Restate verbatim the lines between the one holding "depth = reach" and the one holding "bpy.data.objects.remove(obj)", both included, and no others.

::: STORED DATA :::

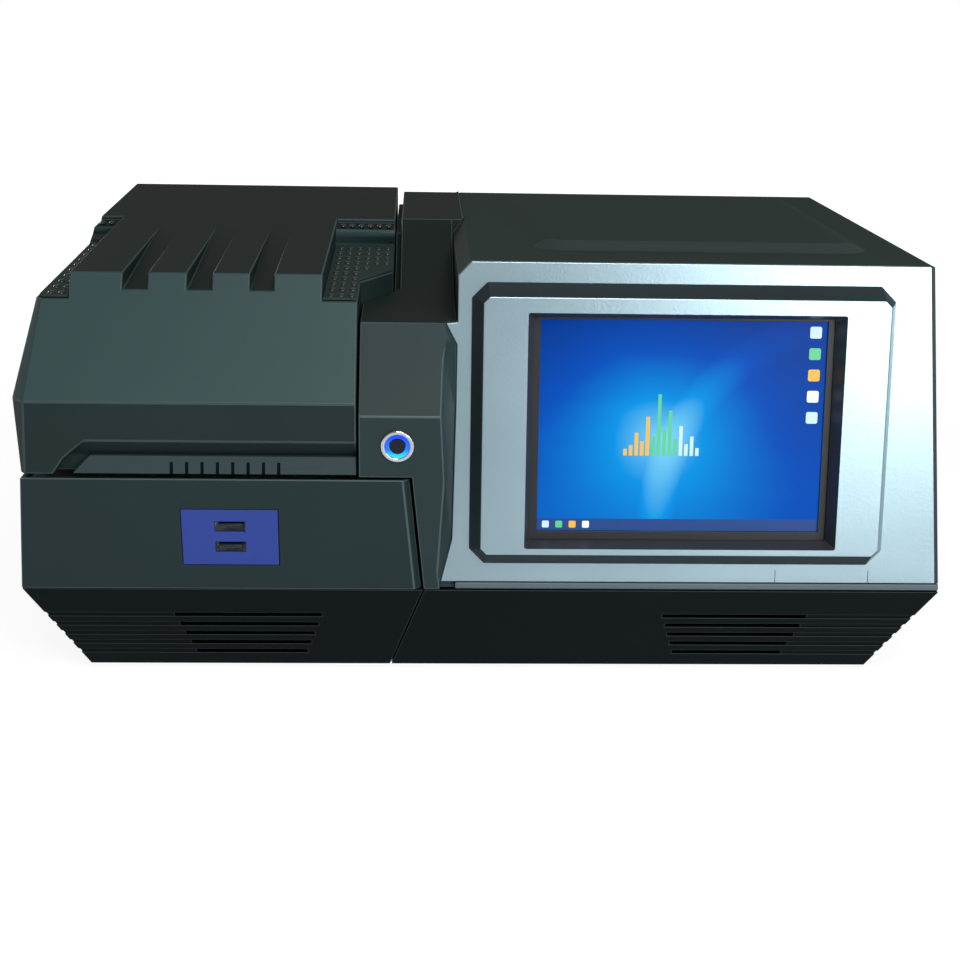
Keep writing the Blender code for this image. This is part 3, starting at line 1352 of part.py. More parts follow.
def panel_insert(name, parent, x, z, size, cavity):
    """Build a flanged box that fills a cutout of the rear panel."""
    width, height, depth = size
    face = BODY_DEPTH + REAR_PLATE + 2 * FIT + INLET_FLANGE_THICK
    low = (x - width / 2, face - depth, z - height / 2)
    high = (x + width / 2, face - INLET_FLANGE_THICK / 2, z + height / 2)
    insert = add(name, block(low, high), BLACK_PLASTIC, parent)
    low = (x - width / 2 - INLET_FLANGE, face - INLET_FLANGE_THICK, z - height / 2 - INLET_FLANGE)
    high = (x + width / 2 + INLET_FLANGE, face, z + height / 2 + INLET_FLANGE)
    shaped(insert, block(low, high), "UNION")
    wide, tall, deep = cavity
    low = (x - wide / 2, face - deep, z - tall / 2)
    shaped(insert, block(low, (x + wide / 2, face + OVERRUN, z + tall / 2)))
    return insert, face


def spider_outline():
    """Return the (x, y) outline of a fan's hub plate with its four arms."""
    points = []
    reach = FAN_BORE + WALL / 2
    half = FAN_ARM / 2
    for quarter in range(4):
        turn = Matrix.Rotation(pi / 2 * quarter + pi / 4, 2)
        for corner in ((reach, -half), (reach, half)):
            points.append(tuple(turn @ Vector(corner)))
        for index in range(1, 4):
            angle = pi / 2 * index / 4
            points.append(tuple(turn @ Vector((FAN_HUB * cos(angle), FAN_HUB * sin(angle)))))
    return points


def blade(index):
    """Return one twisted fan blade about Z."""
    rings = []
    depth = FAN_DEPTH - FAN_SPIDER - 2 * WALL
    for radius, lean in ((FAN_HUB - WALL, 1.0), (FAN_SWEEP, 0.8)):
        ring = []
        for along, thick in ((-1, -1), (1, -1), (1, 1), (-1, 1)):
            x = FAN_BLADE_CHORD * along * lean + FAN_BLADE * thick
            ring.append((radius, x, FAN_SPIDER + WALL + depth * (along + 1) / 2))
        rings.append(ring)
    turn = Matrix.Rotation(2 * pi * index / FAN_BLADES, 4, "Z")
    return placed(bridged(rings, False), turn)


def build_rear(root):
    """Build the rear panel with its fans, inlet and power switch."""
    left, right, foot, top = rear_bounds()
    plate_start = BODY_DEPTH + FIT
    plate_end = plate_start + REAR_PLATE
    low = (left - REAR_LAP, plate_start, foot - REAR_LAP)
    panel = add("rear_panel", block(low, (right + REAR_LAP, plate_end, top + REAR_LAP)), ENAMEL, root)
    fan_z = BASE_HEIGHT + FAN_LIFT
    slots = []
    start = BODY_DEPTH - FAN_DEPTH
    for hand, side in (("left", -1), ("right", 1)):
        x = FAN_CENTRE_X + side * FAN_SPREAD / 2
        half = FAN_SIZE / 2
        solid = block((x - half, start, fan_z - half), (x + half, BODY_DEPTH, fan_z + half))
        fan = add("fan_frame_" + hand, solid, BLACK_PLASTIC, root)
        bore = disc(FAN_BORE, -OVERRUN, FAN_DEPTH + OVERRUN)
        shaped(fan, placed(bore, along_y(x, start, fan_z)))
        plate = plan_prism(spider_outline(), 0.0, FAN_SPIDER)
        shaped(fan, placed(plate, along_y(x, start, fan_z)), "UNION")
        for index in range(FAN_VENTS):
            offset = FAN_VENT_PITCH * (index - (FAN_VENTS - 1) / 2)
            span = (FAN_BORE ** 2 - offset ** 2) ** 0.5 - WALL
            z = fan_z + offset
            low = (x - span, plate_start - OVERRUN, z - FAN_VENT_SLOT / 2)
            slots.append(block(low, (x + span, plate_end + OVERRUN, z + FAN_VENT_SLOT / 2)))
        axle = frame_at("fan_axle_" + hand, (x, start, fan_z), root, (-pi / 2, 0.0, 0.0))
        hub = disc(FAN_HUB, FAN_SPIDER + FIT, FAN_DEPTH - WALL)
        rotor = add("fan_rotor_" + hand, hub, BLACK_PLASTIC, axle)
        shaped(rotor, together(*[blade(number) for number in range(FAN_BLADES)]), "UNION")
    shaped(panel, together(*slots))
    inlet_z = BASE_HEIGHT + INLET_LIFT
    inlet = (INLET_WIDTH, INLET_HEIGHT, INLET_DEPTH)
    cavity = (INLET_CAVITY_WIDTH, INLET_CAVITY_HEIGHT, INLET_CAVITY_DEPTH)
    socket, face = panel_insert("power_inlet", root, INLET_X, inlet_z, inlet, cavity)
    pins = []
    for spread, lift in ((-1, -1), (0, 1), (1, -1)):
        x = INLET_X + INLET_PIN_SPREAD * spread
        z = inlet_z + INLET_PIN_LIFT * lift
        y = face - INLET_CAVITY_DEPTH - WALL
        low = (x - INLET_PIN_WIDTH / 2, y, z - INLET_PIN_HEIGHT / 2)
        high = (x + INLET_PIN_WIDTH / 2, y + WALL + INLET_PIN_LENGTH, z + INLET_PIN_HEIGHT / 2)
        pins.append(block(low, high))
    shaped(socket, together(*pins), "UNION")
    switch = (SWITCH_WIDTH, SWITCH_HEIGHT, SWITCH_DEPTH)
    wide = SWITCH_WIDTH - 2 * SWITCH_WALL
    cavity = (wide, SWITCH_HEIGHT - 2 * SWITCH_WALL, SWITCH_CAVITY_DEPTH)
    panel_insert("rocker_housing", root, SWITCH_X, inlet_z, switch, cavity)
    holes = []
    for x, size in ((INLET_X, inlet), (SWITCH_X, switch)):
        low = (x - size[0] / 2 - FIT, plate_start - OVERRUN, inlet_z - size[1] / 2 - FIT)
        holes.append(block(low, (x + size[0] / 2 + FIT, plate_end + OVERRUN, inlet_z + size[1] / 2 + FIT)))
    shaped(panel, together(*holes))
    section = [
        (-ROCKER_ROOT, -ROCKER_ROOT_HALF),
        (ROCKER_EDGE, -ROCKER_REACH),
        (ROCKER_FRONT, -ROCKER_REACH),
        (ROCKER_MIDDLE, 0.0),
        (ROCKER_FRONT, ROCKER_REACH),
        (ROCKER_EDGE, ROCKER_REACH),
        (-ROCKER_ROOT, ROCKER_ROOT_HALF),
    ]
    pivot = frame_at("rocker_pivot", (SWITCH_X, face - ROCKER_PIVOT, inlet_z), root, (ROCKER_TILT, 0.0, 0.0))
    rocker = profile_prism(section, FIT - wide / 2, wide / 2 - FIT)
    add("power_rocker", rocker, BLACK_PLASTIC, pivot)


# measuring head and electronics
def build_head(root):
    """Build the measuring head under the deck."""
    deck_foot = DECK_TOP - DECK_PLATE
    top = deck_foot - FIT
    foot = top - HEAD_HEIGHT
    half = HEAD_SIZE / 2
    low = (STAGE_X - half, STAGE_Y - half, foot)
    head = add("head_block", block(low, (STAGE_X + half, STAGE_Y + half, top)), ALUMINIUM, root)
    beam = disc(BEAM_RADIUS, foot - OVERRUN, top + OVERRUN)
    shaped(head, placed(beam, at(STAGE_X, STAGE_Y, 0.0)))
    here = at(STAGE_X, STAGE_Y, 0.0)
    floor = CHASSIS_PLATE + FIT
    wheel_top = foot - WHEEL_CLEAR
    wheel_foot = wheel_top - WHEEL_THICK
    tube_top = wheel_foot - FIT
    neck = tube_top - TUBE_NECK_HEIGHT
    profile = [
        (0.0, floor),
        (TUBE_RADIUS, floor),
        (TUBE_RADIUS, neck),
        (TUBE_NECK_RADIUS, tube_top),
        (0.0, tube_top),
    ]
    add("xray_tube", placed(turned(profile), here), BRASS, root, True)
    sleeve = TUBE_RADIUS + FIT
    shield = tube(sleeve, sleeve + SHIELD_THICK, floor, neck - SHIELD_DROP)
    add("tube_shield", placed(shield, here), LEAD_GREY, root, True)
    wheel_x = STAGE_X - WHEEL_PITCH_RADIUS
    wheel = tube(SHAFT_RADIUS + FIT, WHEEL_RADIUS, 0.0, WHEEL_THICK, 2 * ROUND_STEPS)
    axle = frame_at("wheel_axle", (wheel_x, STAGE_Y, wheel_foot), root)
    wheel_piece = add("collimator_wheel", wheel, ALUMINIUM, axle, True)
    holes = []
    for index in range(WHEEL_HOLES):
        angle = 2 * pi * index / WHEEL_HOLES
        x = WHEEL_PITCH_RADIUS * cos(angle)
        y = WHEEL_PITCH_RADIUS * sin(angle)
        hole = disc(WHEEL_HOLE_RADIUS, -OVERRUN, WHEEL_THICK + OVERRUN, SMALL_STEPS)
        holes.append(placed(hole, at(x, y, 0.0)))
    shaped(wheel_piece, together(*holes))
    motor_top = wheel_foot - FIT
    motor_foot = motor_top - MOTOR_HEIGHT
    side = MOTOR_SIZE / 2
    low = (wheel_x - side, STAGE_Y - side, motor_foot)
    motor = block(low, (wheel_x + side, STAGE_Y + side, motor_top))
    piece = add("collimator_motor", motor, BLACK_PLASTIC, root)
    shaft = disc(SHAFT_RADIUS, motor_top - WALL, wheel_top, SMALL_STEPS)
    shaped(piece, placed(shaft, at(wheel_x, STAGE_Y, 0.0)), "UNION")
    low = (wheel_x - side, STAGE_Y - side, floor)
    stand = add("motor_stand", block(low, (wheel_x + side, STAGE_Y + side, motor_foot - FIT)), STEEL, root)
    inner = side - MOTOR_STAND_WALL
    low = (wheel_x - inner, STAGE_Y - BODY_DEPTH, floor + MOTOR_STAND_WALL)
    high = (wheel_x + inner, STAGE_Y + BODY_DEPTH, motor_foot - FIT - MOTOR_STAND_WALL)
    shaped(stand, block(low, high))
    middle = (foot + top) / 2
    detector = disc(DETECTOR_RADIUS, 0.0, DETECTOR_LENGTH)
    start = STAGE_X + half + FIT
    add("detector", placed(detector, along_x(start, STAGE_Y, middle)), STEEL, root, True)
    side = CAMERA_SIZE / 2
    low = (STAGE_X - half - FIT - CAMERA_LENGTH, STAGE_Y - side, middle - side)
    high = (STAGE_X - half - FIT, STAGE_Y + side, middle + side)
    add("sample_camera", block(low, high), BLACK_PLASTIC, root)
    width, depth, height = SUPPLY_SIZE
    back = BODY_DEPTH - SUPPLY_BACK_MARGIN
    low = (STAGE_X - width / 2, back - depth, floor)
    add("hv_supply", block(low, (STAGE_X + width / 2, back, floor + height)), LEAD_GREY, root)


def build_electronics(root):
    """Build the boards and supplies on the chassis."""
    floor = CHASSIS_PLATE + FIT
    width, depth, height = POWER_SIZE
    right = HALF_WIDTH - POWER_MARGIN
    low = (right - width, BOARD_SET, floor)
    supply = block(low, (right, BOARD_SET + depth, floor + height))
    add("power_supply", supply, ALUMINIUM, root)
    left = MODULE_SPLIT_X + BOARD_LEFT
    right = right - width - POWER_GAP
    back = BOARD_SET + BOARD_DEPTH
    foot = floor + STANDOFF_HEIGHT
    plate = block((left, BOARD_SET, foot), (right, back, foot + BOARD_THICK))
    board = add("main_board", plate, BOARD_GREEN, root)
    posts = []
    for x in (left + STANDOFF_INSET, right - STANDOFF_INSET):
        for y in (BOARD_SET + STANDOFF_INSET, back - STANDOFF_INSET):
            post = disc(STANDOFF_RADIUS, floor, foot + BOARD_THICK / 2, SMALL_STEPS)
            posts.append(placed(post, at(x, y, 0.0)))
    shaped(board, together(*posts), "UNION")


def main():
    """Build the whole analyzer."""
    for item in list(bpy.context.scene.objects):
        bpy.data.objects.remove(item, do_unlink=True)
    reach = -chin_y(CREASE_RISE)
    depth = reach + BODY_DEPTH + FIT + 2 * KNUCKLE_RADIUS
    root = frame_at("body_frame", (0.0, reach - depth / 2, FOOT_HEIGHT))
    build_base(root)
    build_body(root)
    axis_y, axis_z = hinge_axis()
    lid = frame_at("hood_axis", (0.0, axis_y, axis_z), root)
    build_hood(lid)
    build_column(root)
    rise = COLUMN_FOOT_RISE + BUTTON_LIFT
    turn = (pi / 2 + CHIN_LEAN, 0.0, 0.0)
    build_button(frame_at("button_frame", (BUTTON_X, chin_y(rise), rise), root, turn))
    build_housing(root)
    build_display(root)
    build_hinges(root, lid)
    build_rear(root)
    build_head(root)
    build_electronics(root)
    for piece in lid.children:
        piece.location = (0.0, -axis_y, -axis_z)


main()
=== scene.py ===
"""Looks of a benchtop x-ray fluorescence analyzer, built over its measured frame."""

import logging
from dataclasses import dataclass, field
from enum import Enum
from math import cos, pi, radians, sin, tan

import bmesh
import bpy
from mathutils import Matrix, Vector


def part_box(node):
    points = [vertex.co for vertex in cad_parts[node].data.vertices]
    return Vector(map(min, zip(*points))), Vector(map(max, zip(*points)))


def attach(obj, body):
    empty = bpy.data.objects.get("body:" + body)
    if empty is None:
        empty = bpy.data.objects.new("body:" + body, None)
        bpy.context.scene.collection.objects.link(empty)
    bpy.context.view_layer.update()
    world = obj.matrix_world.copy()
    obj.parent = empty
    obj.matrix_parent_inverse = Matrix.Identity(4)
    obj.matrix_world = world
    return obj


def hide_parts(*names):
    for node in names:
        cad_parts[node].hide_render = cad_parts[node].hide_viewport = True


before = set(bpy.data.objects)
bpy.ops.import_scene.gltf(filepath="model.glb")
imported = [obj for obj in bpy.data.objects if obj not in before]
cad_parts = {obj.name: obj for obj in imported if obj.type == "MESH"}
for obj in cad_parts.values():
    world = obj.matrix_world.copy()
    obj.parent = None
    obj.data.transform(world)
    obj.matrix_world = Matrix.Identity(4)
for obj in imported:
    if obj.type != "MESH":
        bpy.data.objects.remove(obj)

Mesh = bmesh.types.BMesh
Pair = tuple[float, float]
Triple = tuple[float, float, float]
LOG = logging.getLogger("analyzer")
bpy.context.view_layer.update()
FASCIA_LEAN = radians(6.0)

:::

__EXERCISE SOLUTION__.
    depth = reach + BODY_DEPTH + FIT + 2 * KNUCKLE_RADIUS
    root = frame_at("body_frame", (0.0, reach - depth / 2, FOOT_HEIGHT))
    build_base(root)
    build_body(root)
    axis_y, axis_z = hinge_axis()
    lid = frame_at("hood_axis", (0.0, axis_y, axis_z), root)
    build_hood(lid)
    build_column(root)
    rise = COLUMN_FOOT_RISE + BUTTON_LIFT
    turn = (pi / 2 + CHIN_LEAN, 0.0, 0.0)
    build_button(frame_at("button_frame", (BUTTON_X, chin_y(rise), rise), root, turn))
    build_housing(root)
    build_display(root)
    build_hinges(root, lid)
    build_rear(root)
    build_head(root)
    build_electronics(root)
    for piece in lid.children:
        piece.location = (0.0, -axis_y, -axis_z)


main()
=== scene.py ===
"""Looks of a benchtop x-ray fluorescence analyzer, built over its measured frame."""

import logging
from dataclasses import dataclass, field
from enum import Enum
from math import cos, pi, radians, sin, tan

import bmesh
import bpy
from mathutils import Matrix, Vector


def part_box(node):
    points = [vertex.co for vertex in cad_parts[node].data.vertices]
    return Vector(map(min, zip(*points))), Vector(map(max, zip(*points)))


def attach(obj, body):
    empty = bpy.data.objects.get("body:" + body)
    if empty is None:
        empty = bpy.data.objects.new("body:" + body, None)
        bpy.context.scene.collection.objects.link(empty)
    bpy.context.view_layer.update()
    world = obj.matrix_world.copy()
    obj.parent = empty
    obj.matrix_parent_inverse = Matrix.Identity(4)
    obj.matrix_world = world
    return obj


def hide_parts(*names):
    for node in names:
        cad_parts[node].hide_render = cad_parts[node].hide_viewport = True


before = set(bpy.data.objects)
bpy.ops.import_scene.gltf(filepath="model.glb")
imported = [obj for obj in bpy.data.objects if obj not in before]
cad_parts = {obj.name: obj for obj in imported if obj.type == "MESH"}
for obj in cad_parts.values():
    world = obj.matrix_world.copy()
    obj.parent = None
    obj.data.transform(world)
    obj.matrix_world = Matrix.Identity(4)
for obj in imported:
    if obj.type != "MESH":
        bpy.data.objects.remove(obj)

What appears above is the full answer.